**WRITTEN REQUEST**: What lies from the line containing "return sweep(section, path=path, is_frenet=True)" through the line containing "for node in"? Print exactly those lines, with both ends, and no others.

**DATA PROVIDED**:
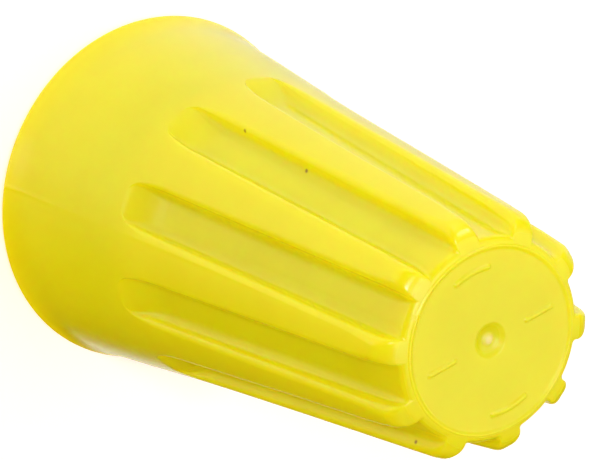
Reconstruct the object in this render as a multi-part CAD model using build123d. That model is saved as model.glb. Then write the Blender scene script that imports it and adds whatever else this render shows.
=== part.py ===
from build123d import *
import math
import os

# Twist-on wire connector: a ribbed one-piece shell with a tapered coil spring
# of square wire pressed into it. The connector stands on its open rim at Z = 0,
# with its axis on Z and its closed tip up. A rib is centred on +X.
# All sizes are in millimetres and angles in degrees.

os.makedirs("parts", exist_ok=True)

# ---- Shell, outside ----
rim_radius = 8.06
rim_edge_round = 0.20
rim_lean = 0.32               # fall in radius per unit of height, at the rim
flare_top_lean = 0.09
rib_end_lean = 0.0865
flare_height = 1.6            # the rim flares out below this height
flare_top_radius = 7.70
skirt_top_height = 9.0        # where the plain skirt meets the taper of the ribs
skirt_top_radius = 6.95
rib_end_height = 26.54        # where the line of the rib crests meets the line of the rib ends
rib_end_radius = 5.43
rib_end_round = 1.10
tip_height = 26.80
tip_edge_radius = 4.25
tip_edge_round = 0.25

# ---- Grooves between the ribs ----
rib_count = 10
floor_width = 1.74            # across the groove's floor
wall_lean = 14.0              # angle by which each groove wall leans out
cutter_start = 0.30           # how far below the floor the leaning walls are drawn from
groove_start_height = 8.10    # lowest edge of the groove
groove_start_corner = 0.75
crease_height = 9.85          # where the sloping start meets the straight floor
crease_radius = 6.22
ramp_slope = 0.52             # radial fall per unit of height, below the crease
floor_end_radius = 4.53       # groove floor where it turns in to the tip face
floor_end_bevel = 0.20
floor_end_round = 0.30
floor_corner_round = 0.40
crease_round = 1.2
rib_edge_round = 0.25

# ---- Tip face ----
dish_radius = 0.80
dish_depth = 0.26
gate_radius = 0.27
gate_height = 0.16
gate_overlap = 0.05           # how far the gate mark runs down into the dish
mark_height = 0.08
mark_width = 0.24
mark_overlap = 0.02           # how far the marks run down into the tip
bar_length = 1.5
bar_distance = 2.6
arc_radius = 3.3
arc_span = 30.0
marks_turn = 21.0             # from the middle of a rib to the bars
ring_radius = 4.14            # middle of the fine raised line round the tip face
ring_width = 0.12
ring_height = 0.05

# ---- Shell, inside ----
mouth_radius = 6.40
mouth_lead = 0.50             # rounded lead-in at the rim
mouth_depth = 7.20
pocket_start_height = 9.00
pocket_start_radius = 4.72
pocket_end_height = 23.60
pocket_end_radius = 3.44
pocket_end_round = 0.40

# ---- Spring ----
wire_side = 0.90
wire_bite = 0.04              # how far the wire's corners press into the pocket wall
coil_pitch = 1.38
coil_bottom_gap = 0.10        # from the pocket's lower edge to the first turn
coil_top_gap = 0.25           # from the pocket floor to the last turn

dish_sphere_radius = (dish_radius ** 2 + dish_depth ** 2) / (2 * dish_depth)
wire_diagonal = wire_side * math.sqrt(2)
pocket_slope = (pocket_start_radius - pocket_end_radius) / (pocket_end_height - pocket_start_height)


def pocket_radius_at(z):
    """Radius of the tapered pocket wall at height z."""
    return pocket_start_radius - pocket_slope * (z - pocket_start_height)


def rounded(sketch, radius, height, corner_round):
    """Round the sketch corner that lies at a given radius and height."""
    corner = sketch.vertices().sort_by_distance((radius, height, 0))[0]
    return fillet(corner, corner_round)


def shell_body():
    """The closed outside of the shell, before the grooves and the cavity."""
    flare = Spline(
        (rim_radius, 0),
        (flare_top_radius, flare_height),
        tangents=[(-rim_lean, 1), (-flare_top_lean, 1)],
    )
    side = Spline(
        (flare_top_radius, flare_height),
        (skirt_top_radius, skirt_top_height),
        (rib_end_radius, rib_end_height),
        tangents=[(-flare_top_lean, 1), (-rib_end_lean, 1)],
    )
    ends = Polyline(
        (rib_end_radius, rib_end_height),
        (tip_edge_radius, tip_height),
        (0, tip_height),
        (0, 0),
        (rim_radius, 0),
    )
    section = make_face(flare + side + ends)
    section = rounded(section, rim_radius, 0, rim_edge_round)
    section = rounded(section, rib_end_radius, rib_end_height, rib_end_round)
    section = rounded(section, tip_edge_radius, tip_height, tip_edge_round)
    return revolve(Plane.XZ * section, axis=Axis.Z)


def groove_cutter():
    """The space of one groove, centred on +X: a sloping start, then a straight floor."""
    low = groove_start_height - 0.3
    high = tip_height + 0.5
    far = rim_radius + 2.0
    floor_end_height = tip_height - floor_end_bevel
    side = make_face(
        Polyline(
            (crease_radius + ramp_slope * (crease_height - low), low),
            (crease_radius, crease_height),
            (floor_end_radius, floor_end_height),
            (floor_end_radius - (high - floor_end_height), high),
            (far, high),
            (far, low),
            close=True,
        )
    )
    side = rounded(side, crease_radius, crease_height, crease_round)
    side = rounded(side, floor_end_radius, floor_end_height, floor_end_round)
    wedge = Rot(0, 0, -20) * revolve(Plane.XZ * side, axis=Axis.Z, revolution_arc=40)
    half = floor_width / 2 - cutter_start * math.tan(math.radians(wall_lean))
    start = groove_start_height - crease_height
    end = high + 1.0 - crease_height
    front = make_face(
        Polyline(
            (half, start),
            (half, end),
            (-half, end),
            (-half, start),
            close=True,
        )
    )
    front = rounded(front, half, start, groove_start_corner)
    front = rounded(front, -half, start, groove_start_corner)
    outward = Vector(floor_end_height - crease_height, 0, crease_radius - floor_end_radius)
    floor_plane = Plane(origin=(crease_radius, 0, crease_height), x_dir=(0, 1, 0), z_dir=outward)
    opening = extrude(
        floor_plane.offset(-cutter_start) * front,
        amount=far - crease_radius,
        taper=-wall_lean,
    )
    cutter = wedge & opening
    floor_edges = [
        edge for edge in cutter.edges()
        if edge.length > 10 and (edge @ 0.5).X < crease_radius
    ]
    return fillet(floor_edges, floor_corner_round)


def cavity():
    """The open mouth, its funnel and the tapered pocket for the spring."""
    lead_in = RadiusArc(
        (mouth_radius + mouth_lead, 0),
        (mouth_radius, mouth_lead),
        mouth_lead,
    )
    outline = Polyline(
        (mouth_radius, mouth_lead),
        (mouth_radius, mouth_depth),
        (pocket_start_radius, pocket_start_height),
        (pocket_end_radius, pocket_end_height),
        (0, pocket_end_height),
        (0, -1),
        (mouth_radius + mouth_lead, -1),
        (mouth_radius + mouth_lead, 0),
    )
    section = make_face(lead_in + outline)
    section = rounded(section, pocket_end_radius, pocket_end_height, pocket_end_round)
    return revolve(Plane.XZ * section, axis=Axis.Z)


def tip_marks():
    """Plain raised marks on the tip face: two bars, two arcs and a fine line round the edge."""
    with BuildSketch(Plane.XY.offset(tip_height - mark_overlap)) as marks:
        with Locations((bar_distance, 0), (-bar_distance, 0)):
            SlotOverall(bar_length, mark_width)
        for middle in (90, 270):
            arc = CenterArc((0, 0), arc_radius, middle - arc_span / 2, arc_span)
            SlotArc(arc, mark_width)
    raised = extrude(marks.sketch, amount=mark_height + mark_overlap)
    with BuildSketch(Plane.XY.offset(tip_height - mark_overlap)) as ring:
        Circle(ring_radius + ring_width / 2)
        Circle(ring_radius - ring_width / 2, mode=Mode.SUBTRACT)
    line = extrude(ring.sketch, amount=ring_height + mark_overlap)
    return Rot(0, 0, marks_turn) * raised + line


def rib_edges(shell):
    """The long edges between the rib crests and the groove walls."""
    found = []
    for edge in shell.edges():
        middle = edge @ 0.5
        on_crest = math.hypot(middle.X, middle.Y) > 5.9 and middle.Z > crease_height
        if edge.length > 10 and on_crest and abs(middle.Y) > 0.1:
            found.append(edge)
    return found


def make_shell():
    shell = shell_body()
    cutter = groove_cutter()
    for k in range(rib_count):
        shell -= Rot(0, 0, (k + 0.5) * 360 / rib_count) * cutter
    shell = fillet(rib_edges(shell), rib_edge_round)
    shell -= cavity()
    shell -= Pos(0, 0, tip_height + dish_sphere_radius - dish_depth) * Sphere(dish_sphere_radius)
    gate_base = tip_height - dish_depth - gate_overlap
    shell += Pos(0, 0, gate_base) * Cylinder(
        gate_radius, gate_height + gate_overlap, align=(Align.CENTER, Align.CENTER, Align.MIN)
    )
    shell += tip_marks()
    return shell


def make_spring():
    """Square wire wound corner inwards on a cone, right-handed, wide end down."""
    half = wire_diagonal / 2
    low = pocket_start_height + coil_bottom_gap + half
    high = pocket_end_height - coil_top_gap - half
    mean_radius_high = pocket_radius_at(high) - half + wire_bite
    path = Helix(
        pitch=coil_pitch,
        height=high - low,
        radius=mean_radius_high,
        center=(0, 0, high),
        direction=(0, 0, -1),
        cone_angle=math.degrees(math.atan(pocket_slope)),
    )
    start = path @ 0
    outward = Vector(start.X, start.Y, 0)
    section = Plane(origin=start, x_dir=outward, z_dir=path % 0) * Rot(0, 0, 45) * Rectangle(wire_side, wire_side)
    return sweep(section, path=path, is_frenet=True)


if __name__ == "__main__":
    shell = make_shell()
    spring = make_spring()
    export_step(shell, "parts/shell.step")
    export_step(spring, "parts/spring.step")
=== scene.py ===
"""Looks of a twist-on wire connector: a ribbed, slightly translucent yellow shell
with a plated square-wire coil spring inside. It stands on its open rim with its
axis on Z, and a rib is centred on +X. Shapes are worked out in millimetres."""

import math

import bpy
from mathutils import Matrix, Vector, noise


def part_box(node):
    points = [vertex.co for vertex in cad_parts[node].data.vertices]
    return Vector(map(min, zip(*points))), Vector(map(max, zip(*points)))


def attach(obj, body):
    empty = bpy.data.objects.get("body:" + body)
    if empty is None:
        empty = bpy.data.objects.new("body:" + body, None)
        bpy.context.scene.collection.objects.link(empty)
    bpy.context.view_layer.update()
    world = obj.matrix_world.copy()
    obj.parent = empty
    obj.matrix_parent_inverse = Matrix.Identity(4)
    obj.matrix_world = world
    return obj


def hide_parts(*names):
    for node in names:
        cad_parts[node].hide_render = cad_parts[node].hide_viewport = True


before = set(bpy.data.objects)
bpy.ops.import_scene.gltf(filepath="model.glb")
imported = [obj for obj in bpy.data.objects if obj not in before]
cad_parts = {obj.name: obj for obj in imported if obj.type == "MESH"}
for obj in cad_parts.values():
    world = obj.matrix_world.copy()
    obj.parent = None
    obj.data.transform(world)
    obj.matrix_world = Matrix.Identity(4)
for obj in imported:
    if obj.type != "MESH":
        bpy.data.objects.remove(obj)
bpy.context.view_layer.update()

MM = 0.001
shell_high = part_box("shell")[1]
spring_low, spring_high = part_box("spring")

# ---- Shell, outside (millimetres) ----
TOP = shell_high.z / MM              # top of the raised marks
MARK_HEIGHT = 0.08
TIP = TOP - MARK_HEIGHT              # the tip face
RIM_RADIUS = 8.06
RIM_EDGE_ROUND = 0.20
SIDE_CURVE = (                       # height, radius and slope of the skirt and the rib crests
    (0.0, RIM_RADIUS, -0.32),
    (1.6, 7.70, -0.09),
    (9.0, 6.95, -0.094),
    (26.54, 5.43, -0.0865),
)
TIP_EDGE_RADIUS = 4.25
RIB_END_ROUND = 1.10
TIP_EDGE_ROUND = 0.25

# ---- Grooves ----
RIBS = 10
HALF_PITCH = math.pi / RIBS
FLOOR_HALF = 0.87                    # half the width of a groove's floor
WALL_LEAN = 0.25                     # each wall leans out by this share of its height
GROOVE_START = 8.10                  # lowest edge of the groove
GROOVE_START_CORNER = 0.75
CREASE_HEIGHT = 9.85                 # where the sloping start meets the straight floor
CREASE_RADIUS = 6.22
RAMP_SLOPE = 0.52                    # radial fall per unit of height, below the crease
FLOOR_END_RADIUS = 4.53              # groove floor where it turns in to the tip face
FLOOR_END_BEVEL = 0.20
SKIRT_BLEND = 0.10                   # over which the sloping start leaves the skirt
CREASE_BLEND = 0.30
BEVEL_BLEND = 0.10
FLOOR_CORNER = 0.60                  # rounding between a groove's floor and walls
RIB_EDGE = 0.36                      # rounding between the walls and the rib crests
RIB_EDGE_AT_END = 0.62               # the ribs are rounder where they turn in at the tip
RIB_END_SPAN = (24.3, 26.2)
ROUND_ROOM = 1.04                    # a little over 1, so that a strip of straight wall is left
LEAST_HALF_FLOOR = 0.05              # of flat floor left between the two rounded corners

# ---- Tip face ----
DISH_RADIUS = 0.80
DISH_DEPTH = 0.26
DISH_BLEND = 0.05
GATE_RADIUS = 0.30
GATE_HEIGHT = 0.16
GATE_BLEND = 0.03
MARK_WIDTH = 0.24
MARK_SHOULDER = 0.07                 # how far in the marks' rounded sides start
MARK_FOOT = 0.03                     # how far out they end
BAR_LENGTH = 1.5
BAR_DISTANCE = 2.6
ARC_RADIUS = 3.3
ARC_SPAN = math.radians(30)
MARKS_TURN = math.radians(21)        # from the middle of a rib to the bars
RING_RADIUS = 4.14                   # middle of the fine raised line round the tip face
RING_WIDTH = 0.20
RING_HEIGHT = 0.08

# ---- Shell, inside ----
MOUTH_RADIUS = 6.40
MOUTH_LEAD = 0.50                    # rounded lead-in at the rim
MOUTH_DEPTH = 7.20
MOUTH_END_ROUND = 0.50
POCKET_START = (4.72, 9.00)          # radius, height
POCKET_START_ROUND = 0.25
POCKET_END = (3.44, 23.60)
POCKET_END_ROUND = 0.40

# ---- Spring ----
WIRE_SIDE = 0.90
WIRE_CORNER = 0.07
WIRE_CORNER_BULGE = 0.29             # keeps a corner's middle point on its rounding
WIRE_BITE = 0.04                     # how far the wire's corners press into the pocket wall
COIL_PITCH = 1.38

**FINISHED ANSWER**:
    return sweep(section, path=path, is_frenet=True)


if __name__ == "__main__":
    shell = make_shell()
    spring = make_spring()
    export_step(shell, "parts/shell.step")
    export_step(spring, "parts/spring.step")
=== scene.py ===
"""Looks of a twist-on wire connector: a ribbed, slightly translucent yellow shell
with a plated square-wire coil spring inside. It stands on its open rim with its
axis on Z, and a rib is centred on +X. Shapes are worked out in millimetres."""

import math

import bpy
from mathutils import Matrix, Vector, noise


def part_box(node):
    points = [vertex.co for vertex in cad_parts[node].data.vertices]
    return Vector(map(min, zip(*points))), Vector(map(max, zip(*points)))


def attach(obj, body):
    empty = bpy.data.objects.get("body:" + body)
    if empty is None:
        empty = bpy.data.objects.new("body:" + body, None)
        bpy.context.scene.collection.objects.link(empty)
    bpy.context.view_layer.update()
    world = obj.matrix_world.copy()
    obj.parent = empty
    obj.matrix_parent_inverse = Matrix.Identity(4)
    obj.matrix_world = world
    return obj


def hide_parts(*names):
    for node in names:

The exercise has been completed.